(What you will do)
Quote exactly the lines between the line containing "bm.to_mesh(mesh)" and the line containing "for member in", counting those two lines as part of the range. Leave the rest out.

## Start Supplied material

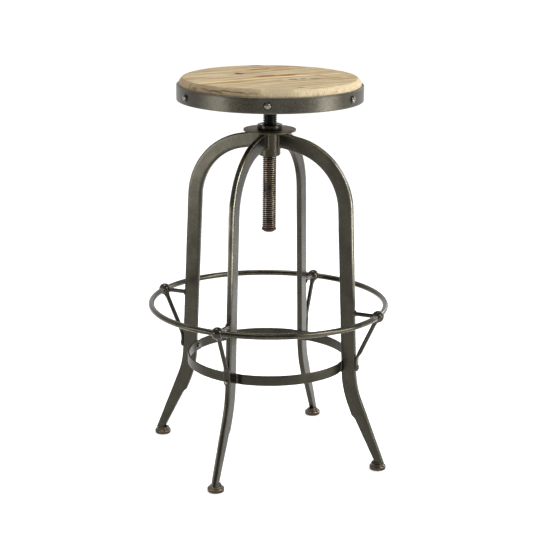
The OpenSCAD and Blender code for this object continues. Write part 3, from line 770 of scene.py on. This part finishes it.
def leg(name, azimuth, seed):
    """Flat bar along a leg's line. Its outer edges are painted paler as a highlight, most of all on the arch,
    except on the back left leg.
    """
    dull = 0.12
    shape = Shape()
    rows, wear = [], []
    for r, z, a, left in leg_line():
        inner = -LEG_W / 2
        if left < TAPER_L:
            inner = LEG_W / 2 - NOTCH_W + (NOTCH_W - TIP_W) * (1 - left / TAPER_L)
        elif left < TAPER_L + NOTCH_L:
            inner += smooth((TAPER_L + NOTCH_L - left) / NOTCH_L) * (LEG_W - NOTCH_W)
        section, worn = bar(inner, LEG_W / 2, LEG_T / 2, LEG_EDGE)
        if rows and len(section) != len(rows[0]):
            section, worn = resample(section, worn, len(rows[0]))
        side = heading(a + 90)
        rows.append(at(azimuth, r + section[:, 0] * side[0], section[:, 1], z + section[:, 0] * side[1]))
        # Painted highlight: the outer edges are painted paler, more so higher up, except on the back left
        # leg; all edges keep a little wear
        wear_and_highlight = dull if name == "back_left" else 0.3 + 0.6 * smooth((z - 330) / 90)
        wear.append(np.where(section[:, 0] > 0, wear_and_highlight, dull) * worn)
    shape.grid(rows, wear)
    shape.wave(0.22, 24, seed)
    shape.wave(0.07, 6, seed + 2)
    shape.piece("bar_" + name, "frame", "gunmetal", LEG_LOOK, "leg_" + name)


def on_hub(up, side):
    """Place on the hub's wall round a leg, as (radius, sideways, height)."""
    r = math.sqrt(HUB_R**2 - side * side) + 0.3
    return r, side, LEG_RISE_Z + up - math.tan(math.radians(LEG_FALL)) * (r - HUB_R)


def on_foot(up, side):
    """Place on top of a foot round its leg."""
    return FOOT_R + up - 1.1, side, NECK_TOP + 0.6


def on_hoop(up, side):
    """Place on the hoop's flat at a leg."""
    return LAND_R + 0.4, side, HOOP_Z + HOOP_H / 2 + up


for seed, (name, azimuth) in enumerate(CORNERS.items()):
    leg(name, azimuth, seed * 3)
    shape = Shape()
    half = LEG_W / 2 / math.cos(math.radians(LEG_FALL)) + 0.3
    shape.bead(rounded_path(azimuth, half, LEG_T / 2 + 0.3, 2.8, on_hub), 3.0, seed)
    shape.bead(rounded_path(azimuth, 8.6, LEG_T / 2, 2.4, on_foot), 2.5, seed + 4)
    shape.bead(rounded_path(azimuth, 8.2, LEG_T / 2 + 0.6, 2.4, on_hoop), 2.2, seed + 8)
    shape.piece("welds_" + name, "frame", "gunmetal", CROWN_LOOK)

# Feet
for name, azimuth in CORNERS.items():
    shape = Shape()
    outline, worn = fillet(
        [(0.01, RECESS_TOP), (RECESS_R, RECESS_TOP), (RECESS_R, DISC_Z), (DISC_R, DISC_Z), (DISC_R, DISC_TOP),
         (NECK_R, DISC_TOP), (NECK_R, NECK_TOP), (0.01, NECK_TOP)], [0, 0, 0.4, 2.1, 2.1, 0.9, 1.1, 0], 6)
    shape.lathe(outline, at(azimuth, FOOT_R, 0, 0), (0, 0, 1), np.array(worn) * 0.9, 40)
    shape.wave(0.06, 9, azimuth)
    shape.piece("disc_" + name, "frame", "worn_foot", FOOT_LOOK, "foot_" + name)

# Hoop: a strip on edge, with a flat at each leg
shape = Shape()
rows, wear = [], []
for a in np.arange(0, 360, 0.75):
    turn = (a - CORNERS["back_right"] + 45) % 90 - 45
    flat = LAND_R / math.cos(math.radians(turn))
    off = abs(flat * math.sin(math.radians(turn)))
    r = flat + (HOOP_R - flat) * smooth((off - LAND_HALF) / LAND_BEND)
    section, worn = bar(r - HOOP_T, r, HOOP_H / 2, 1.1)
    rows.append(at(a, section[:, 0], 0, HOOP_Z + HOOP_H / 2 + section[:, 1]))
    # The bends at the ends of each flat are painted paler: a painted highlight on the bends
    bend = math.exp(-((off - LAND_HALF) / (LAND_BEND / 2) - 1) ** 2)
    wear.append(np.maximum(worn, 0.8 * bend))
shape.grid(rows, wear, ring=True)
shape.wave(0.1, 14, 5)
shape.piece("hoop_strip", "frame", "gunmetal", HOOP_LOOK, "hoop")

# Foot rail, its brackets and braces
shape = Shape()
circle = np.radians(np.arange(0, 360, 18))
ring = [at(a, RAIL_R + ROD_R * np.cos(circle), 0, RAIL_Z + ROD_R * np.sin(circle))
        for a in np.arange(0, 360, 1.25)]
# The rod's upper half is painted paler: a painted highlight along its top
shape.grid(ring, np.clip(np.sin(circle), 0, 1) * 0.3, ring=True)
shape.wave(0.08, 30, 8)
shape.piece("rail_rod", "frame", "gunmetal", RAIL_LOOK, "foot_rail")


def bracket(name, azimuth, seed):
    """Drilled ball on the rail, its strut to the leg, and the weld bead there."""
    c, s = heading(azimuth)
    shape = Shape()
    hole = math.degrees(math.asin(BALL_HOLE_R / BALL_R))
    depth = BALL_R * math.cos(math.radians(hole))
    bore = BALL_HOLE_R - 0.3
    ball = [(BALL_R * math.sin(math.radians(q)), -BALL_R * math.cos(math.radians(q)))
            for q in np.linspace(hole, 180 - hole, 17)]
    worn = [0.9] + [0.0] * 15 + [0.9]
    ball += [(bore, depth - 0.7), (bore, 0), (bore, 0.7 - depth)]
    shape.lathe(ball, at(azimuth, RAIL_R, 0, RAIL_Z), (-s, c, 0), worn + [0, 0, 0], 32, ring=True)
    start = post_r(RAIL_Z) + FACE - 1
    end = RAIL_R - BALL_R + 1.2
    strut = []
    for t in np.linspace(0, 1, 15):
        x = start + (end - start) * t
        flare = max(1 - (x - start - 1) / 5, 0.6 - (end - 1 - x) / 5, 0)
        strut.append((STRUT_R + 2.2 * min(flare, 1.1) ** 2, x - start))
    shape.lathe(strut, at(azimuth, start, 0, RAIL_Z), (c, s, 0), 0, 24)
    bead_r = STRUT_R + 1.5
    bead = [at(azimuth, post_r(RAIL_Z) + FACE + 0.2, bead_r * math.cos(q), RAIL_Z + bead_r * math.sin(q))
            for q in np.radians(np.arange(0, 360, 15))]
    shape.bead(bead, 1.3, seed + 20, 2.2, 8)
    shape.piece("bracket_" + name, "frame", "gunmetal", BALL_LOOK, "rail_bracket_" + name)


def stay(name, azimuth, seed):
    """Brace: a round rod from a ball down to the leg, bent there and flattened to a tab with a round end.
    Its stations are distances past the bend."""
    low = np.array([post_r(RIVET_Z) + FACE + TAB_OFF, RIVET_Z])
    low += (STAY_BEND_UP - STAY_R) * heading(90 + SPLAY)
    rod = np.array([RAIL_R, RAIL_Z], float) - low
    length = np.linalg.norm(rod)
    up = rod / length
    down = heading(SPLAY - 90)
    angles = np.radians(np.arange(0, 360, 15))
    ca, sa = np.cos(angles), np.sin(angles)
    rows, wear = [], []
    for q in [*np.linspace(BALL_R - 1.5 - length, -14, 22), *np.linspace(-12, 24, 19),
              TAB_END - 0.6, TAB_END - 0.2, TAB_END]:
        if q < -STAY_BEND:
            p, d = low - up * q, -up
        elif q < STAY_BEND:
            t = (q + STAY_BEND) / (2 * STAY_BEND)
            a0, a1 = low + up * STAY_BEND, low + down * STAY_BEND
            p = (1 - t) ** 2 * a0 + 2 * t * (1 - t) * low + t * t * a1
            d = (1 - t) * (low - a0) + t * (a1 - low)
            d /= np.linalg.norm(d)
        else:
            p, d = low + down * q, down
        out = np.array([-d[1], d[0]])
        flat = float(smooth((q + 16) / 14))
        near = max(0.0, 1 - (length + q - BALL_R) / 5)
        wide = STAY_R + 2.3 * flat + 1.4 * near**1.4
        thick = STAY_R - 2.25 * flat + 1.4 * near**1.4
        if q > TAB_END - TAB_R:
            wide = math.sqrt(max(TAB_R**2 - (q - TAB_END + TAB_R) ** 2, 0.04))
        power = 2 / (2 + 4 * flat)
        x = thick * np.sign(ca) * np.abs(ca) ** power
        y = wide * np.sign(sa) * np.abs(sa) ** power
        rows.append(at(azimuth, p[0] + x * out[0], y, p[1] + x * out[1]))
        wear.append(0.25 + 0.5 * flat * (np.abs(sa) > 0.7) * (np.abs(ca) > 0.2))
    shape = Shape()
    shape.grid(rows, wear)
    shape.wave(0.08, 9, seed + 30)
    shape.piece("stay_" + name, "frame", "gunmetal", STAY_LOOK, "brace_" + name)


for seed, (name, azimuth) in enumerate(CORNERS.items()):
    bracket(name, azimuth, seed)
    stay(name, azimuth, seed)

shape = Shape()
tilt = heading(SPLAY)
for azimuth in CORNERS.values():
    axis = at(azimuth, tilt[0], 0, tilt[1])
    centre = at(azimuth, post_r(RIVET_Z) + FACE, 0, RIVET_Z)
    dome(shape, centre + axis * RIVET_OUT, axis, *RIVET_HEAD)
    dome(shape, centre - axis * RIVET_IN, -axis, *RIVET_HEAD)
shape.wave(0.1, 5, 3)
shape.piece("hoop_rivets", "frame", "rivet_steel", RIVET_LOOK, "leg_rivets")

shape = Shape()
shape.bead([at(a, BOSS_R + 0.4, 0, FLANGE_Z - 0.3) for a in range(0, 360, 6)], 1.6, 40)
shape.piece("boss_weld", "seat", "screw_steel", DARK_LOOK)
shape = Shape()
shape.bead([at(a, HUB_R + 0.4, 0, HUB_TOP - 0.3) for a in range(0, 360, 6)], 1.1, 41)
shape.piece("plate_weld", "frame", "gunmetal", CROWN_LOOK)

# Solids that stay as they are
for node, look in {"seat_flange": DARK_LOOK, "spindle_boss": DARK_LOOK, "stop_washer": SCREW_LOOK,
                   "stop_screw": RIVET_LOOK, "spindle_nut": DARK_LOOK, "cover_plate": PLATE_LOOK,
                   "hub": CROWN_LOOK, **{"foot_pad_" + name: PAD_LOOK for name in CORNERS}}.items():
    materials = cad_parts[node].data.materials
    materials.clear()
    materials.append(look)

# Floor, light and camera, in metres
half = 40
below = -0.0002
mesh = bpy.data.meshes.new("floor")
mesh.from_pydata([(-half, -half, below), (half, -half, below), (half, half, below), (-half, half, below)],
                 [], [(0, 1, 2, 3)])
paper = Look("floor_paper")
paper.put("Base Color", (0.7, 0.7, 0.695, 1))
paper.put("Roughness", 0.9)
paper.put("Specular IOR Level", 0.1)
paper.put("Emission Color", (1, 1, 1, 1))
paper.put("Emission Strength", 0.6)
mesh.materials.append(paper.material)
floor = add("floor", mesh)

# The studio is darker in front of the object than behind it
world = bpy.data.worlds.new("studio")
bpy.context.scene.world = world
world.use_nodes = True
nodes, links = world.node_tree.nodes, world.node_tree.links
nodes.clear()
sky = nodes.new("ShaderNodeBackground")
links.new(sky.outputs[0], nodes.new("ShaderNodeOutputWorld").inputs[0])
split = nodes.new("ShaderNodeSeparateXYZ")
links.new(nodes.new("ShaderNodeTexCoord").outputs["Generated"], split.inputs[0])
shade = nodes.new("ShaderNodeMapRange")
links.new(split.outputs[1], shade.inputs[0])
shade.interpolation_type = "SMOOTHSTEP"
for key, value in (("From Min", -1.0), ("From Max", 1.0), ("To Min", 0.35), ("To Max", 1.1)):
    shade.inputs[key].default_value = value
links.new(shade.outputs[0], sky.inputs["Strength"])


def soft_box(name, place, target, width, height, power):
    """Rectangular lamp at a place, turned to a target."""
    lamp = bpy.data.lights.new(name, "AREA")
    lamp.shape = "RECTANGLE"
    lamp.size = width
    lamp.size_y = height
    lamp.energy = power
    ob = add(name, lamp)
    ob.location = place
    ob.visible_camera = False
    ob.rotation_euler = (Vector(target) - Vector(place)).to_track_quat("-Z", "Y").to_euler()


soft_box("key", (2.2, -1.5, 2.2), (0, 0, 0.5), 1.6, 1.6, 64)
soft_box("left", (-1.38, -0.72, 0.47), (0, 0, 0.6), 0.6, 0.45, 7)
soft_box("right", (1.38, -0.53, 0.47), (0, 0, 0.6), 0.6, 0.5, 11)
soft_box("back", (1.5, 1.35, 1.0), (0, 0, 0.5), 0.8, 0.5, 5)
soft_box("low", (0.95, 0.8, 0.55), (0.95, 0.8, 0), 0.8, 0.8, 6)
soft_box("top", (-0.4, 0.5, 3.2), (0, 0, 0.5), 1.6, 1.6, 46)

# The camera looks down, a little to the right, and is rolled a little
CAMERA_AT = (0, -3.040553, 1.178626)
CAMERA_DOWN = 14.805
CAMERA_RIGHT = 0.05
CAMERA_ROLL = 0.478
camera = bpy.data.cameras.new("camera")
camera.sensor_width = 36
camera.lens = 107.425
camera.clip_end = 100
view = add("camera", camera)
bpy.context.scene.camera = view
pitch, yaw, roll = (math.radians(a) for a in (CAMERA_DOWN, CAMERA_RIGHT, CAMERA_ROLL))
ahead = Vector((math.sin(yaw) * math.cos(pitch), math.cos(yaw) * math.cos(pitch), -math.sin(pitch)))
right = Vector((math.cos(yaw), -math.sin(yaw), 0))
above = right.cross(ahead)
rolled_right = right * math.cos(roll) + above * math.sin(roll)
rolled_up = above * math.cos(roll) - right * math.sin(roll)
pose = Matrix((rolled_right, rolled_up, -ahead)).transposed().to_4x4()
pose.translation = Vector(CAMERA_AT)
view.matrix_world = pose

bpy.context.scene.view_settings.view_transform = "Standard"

## End Supplied material
## Start Supplied material

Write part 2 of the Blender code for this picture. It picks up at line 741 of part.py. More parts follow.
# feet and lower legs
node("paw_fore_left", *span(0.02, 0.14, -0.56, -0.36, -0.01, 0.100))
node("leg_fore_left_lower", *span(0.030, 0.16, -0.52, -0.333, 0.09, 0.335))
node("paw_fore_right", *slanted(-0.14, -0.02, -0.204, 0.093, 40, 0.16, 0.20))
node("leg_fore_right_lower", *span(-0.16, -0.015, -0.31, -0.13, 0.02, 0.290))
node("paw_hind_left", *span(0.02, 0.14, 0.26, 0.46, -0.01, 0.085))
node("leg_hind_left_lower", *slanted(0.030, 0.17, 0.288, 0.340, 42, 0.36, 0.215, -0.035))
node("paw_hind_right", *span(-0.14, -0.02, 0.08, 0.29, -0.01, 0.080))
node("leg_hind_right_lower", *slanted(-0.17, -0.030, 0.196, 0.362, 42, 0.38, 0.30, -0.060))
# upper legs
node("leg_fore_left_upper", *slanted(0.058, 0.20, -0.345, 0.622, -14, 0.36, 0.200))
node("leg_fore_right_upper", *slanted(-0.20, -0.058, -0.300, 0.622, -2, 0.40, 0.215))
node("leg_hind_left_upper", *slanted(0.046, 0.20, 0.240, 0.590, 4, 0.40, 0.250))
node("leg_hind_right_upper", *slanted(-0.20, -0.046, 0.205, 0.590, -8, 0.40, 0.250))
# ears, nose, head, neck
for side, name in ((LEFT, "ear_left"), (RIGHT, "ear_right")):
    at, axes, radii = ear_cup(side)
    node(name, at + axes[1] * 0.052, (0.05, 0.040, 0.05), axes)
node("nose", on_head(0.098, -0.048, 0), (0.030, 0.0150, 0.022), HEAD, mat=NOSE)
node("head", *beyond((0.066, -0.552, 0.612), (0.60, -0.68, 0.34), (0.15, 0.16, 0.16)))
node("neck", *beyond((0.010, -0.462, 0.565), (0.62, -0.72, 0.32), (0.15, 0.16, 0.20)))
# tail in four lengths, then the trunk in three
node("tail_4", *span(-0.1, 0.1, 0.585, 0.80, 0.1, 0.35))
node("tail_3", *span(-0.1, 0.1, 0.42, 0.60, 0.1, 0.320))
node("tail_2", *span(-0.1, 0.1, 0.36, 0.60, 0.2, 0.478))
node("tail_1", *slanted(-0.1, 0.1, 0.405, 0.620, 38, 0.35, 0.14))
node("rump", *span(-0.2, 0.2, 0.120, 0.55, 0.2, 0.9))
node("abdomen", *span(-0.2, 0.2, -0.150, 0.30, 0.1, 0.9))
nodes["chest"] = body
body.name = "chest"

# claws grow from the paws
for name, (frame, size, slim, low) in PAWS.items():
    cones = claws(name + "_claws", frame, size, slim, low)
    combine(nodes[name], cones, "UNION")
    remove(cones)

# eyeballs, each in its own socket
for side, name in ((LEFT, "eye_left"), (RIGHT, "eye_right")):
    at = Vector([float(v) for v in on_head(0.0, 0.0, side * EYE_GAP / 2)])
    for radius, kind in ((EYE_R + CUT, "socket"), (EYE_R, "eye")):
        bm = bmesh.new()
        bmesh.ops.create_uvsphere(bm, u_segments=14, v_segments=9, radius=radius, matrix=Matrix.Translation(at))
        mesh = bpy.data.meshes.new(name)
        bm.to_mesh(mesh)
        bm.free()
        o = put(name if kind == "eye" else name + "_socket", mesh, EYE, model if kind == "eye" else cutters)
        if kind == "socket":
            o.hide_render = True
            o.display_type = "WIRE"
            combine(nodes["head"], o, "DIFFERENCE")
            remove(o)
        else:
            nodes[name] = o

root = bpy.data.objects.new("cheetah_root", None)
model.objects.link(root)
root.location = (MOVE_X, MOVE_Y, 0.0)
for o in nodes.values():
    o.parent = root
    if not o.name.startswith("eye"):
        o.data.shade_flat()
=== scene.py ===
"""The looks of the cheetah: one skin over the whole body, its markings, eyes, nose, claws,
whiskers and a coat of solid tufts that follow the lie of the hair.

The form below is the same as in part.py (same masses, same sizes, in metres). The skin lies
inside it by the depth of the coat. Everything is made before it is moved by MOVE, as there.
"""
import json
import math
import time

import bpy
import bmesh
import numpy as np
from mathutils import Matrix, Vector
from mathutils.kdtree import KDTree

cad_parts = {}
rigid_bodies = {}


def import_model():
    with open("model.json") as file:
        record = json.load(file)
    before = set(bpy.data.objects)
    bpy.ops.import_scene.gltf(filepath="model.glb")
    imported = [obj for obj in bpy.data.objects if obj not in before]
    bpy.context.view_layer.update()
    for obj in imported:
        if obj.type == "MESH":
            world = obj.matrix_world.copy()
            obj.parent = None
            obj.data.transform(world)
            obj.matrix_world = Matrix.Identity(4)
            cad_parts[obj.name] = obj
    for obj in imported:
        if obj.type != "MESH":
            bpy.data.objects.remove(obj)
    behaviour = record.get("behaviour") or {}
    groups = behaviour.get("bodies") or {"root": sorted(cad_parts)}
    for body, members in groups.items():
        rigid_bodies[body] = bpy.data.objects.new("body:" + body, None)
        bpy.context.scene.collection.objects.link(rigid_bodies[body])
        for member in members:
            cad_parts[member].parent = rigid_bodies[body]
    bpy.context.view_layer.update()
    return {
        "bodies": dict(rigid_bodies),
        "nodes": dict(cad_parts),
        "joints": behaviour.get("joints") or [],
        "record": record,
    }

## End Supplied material
## Start Supplied material

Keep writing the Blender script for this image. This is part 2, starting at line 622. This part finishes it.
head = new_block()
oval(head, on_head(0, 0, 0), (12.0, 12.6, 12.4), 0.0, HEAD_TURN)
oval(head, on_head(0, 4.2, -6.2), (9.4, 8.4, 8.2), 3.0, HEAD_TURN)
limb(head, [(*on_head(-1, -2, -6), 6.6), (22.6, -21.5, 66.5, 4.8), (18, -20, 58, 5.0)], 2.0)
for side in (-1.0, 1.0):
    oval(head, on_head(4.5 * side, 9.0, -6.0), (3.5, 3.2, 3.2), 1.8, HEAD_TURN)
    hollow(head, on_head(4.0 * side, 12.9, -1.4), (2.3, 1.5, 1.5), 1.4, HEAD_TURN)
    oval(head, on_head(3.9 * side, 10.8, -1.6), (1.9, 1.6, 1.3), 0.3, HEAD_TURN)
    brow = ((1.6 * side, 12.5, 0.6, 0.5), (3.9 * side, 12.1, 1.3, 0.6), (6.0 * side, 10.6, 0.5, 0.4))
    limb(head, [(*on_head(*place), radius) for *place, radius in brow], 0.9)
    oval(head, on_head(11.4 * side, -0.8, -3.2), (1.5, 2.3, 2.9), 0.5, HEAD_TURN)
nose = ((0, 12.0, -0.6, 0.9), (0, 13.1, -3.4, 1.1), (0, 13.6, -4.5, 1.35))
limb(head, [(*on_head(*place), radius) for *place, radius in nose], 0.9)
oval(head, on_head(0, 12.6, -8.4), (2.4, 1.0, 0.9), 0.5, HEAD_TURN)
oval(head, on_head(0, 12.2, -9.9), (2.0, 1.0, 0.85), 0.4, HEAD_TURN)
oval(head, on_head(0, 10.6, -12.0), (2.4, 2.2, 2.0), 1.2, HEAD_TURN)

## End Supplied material

(Written response)
        bm.to_mesh(mesh)
        bm.free()
        o = put(name if kind == "eye" else name + "_socket", mesh, EYE, model if kind == "eye" else cutters)
        if kind == "socket":
            o.hide_render = True
            o.display_type = "WIRE"
            combine(nodes["head"], o, "DIFFERENCE")
            remove(o)
        else:
            nodes[name] = o

root = bpy.data.objects.new("cheetah_root", None)
model.objects.link(root)
root.location = (MOVE_X, MOVE_Y, 0.0)
for o in nodes.values():
    o.parent = root
    if not o.name.startswith("eye"):
        o.data.shade_flat()
=== scene.py ===
"""The looks of the cheetah: one skin over the whole body, its markings, eyes, nose, claws,
whiskers and a coat of solid tufts that follow the lie of the hair.

The form below is the same as in part.py (same masses, same sizes, in metres). The skin lies
inside it by the depth of the coat. Everything is made before it is moved by MOVE, as there.
"""
import json
import math
import time

import bpy
import bmesh
import numpy as np
from mathutils import Matrix, Vector
from mathutils.kdtree import KDTree

cad_parts = {}
rigid_bodies = {}


def import_model():
    with open("model.json") as file:
        record = json.load(file)
    before = set(bpy.data.objects)
    bpy.ops.import_scene.gltf(filepath="model.glb")
    imported = [obj for obj in bpy.data.objects if obj not in before]
    bpy.context.view_layer.update()
    for obj in imported:
        if obj.type == "MESH":
            world = obj.matrix_world.copy()
            obj.parent = None
            obj.data.transform(world)
            obj.matrix_world = Matrix.Identity(4)
            cad_parts[obj.name] = obj
    for obj in imported:
        if obj.type != "MESH":
            bpy.data.objects.remove(obj)
    behaviour = record.get("behaviour") or {}
    groups = behaviour.get("bodies") or {"root": sorted(cad_parts)}
    for body, members in groups.items():
        rigid_bodies[body] = bpy.data.objects.new("body:" + body, None)
        bpy.context.scene.collection.objects.link(rigid_bodies[body])
        for member in members:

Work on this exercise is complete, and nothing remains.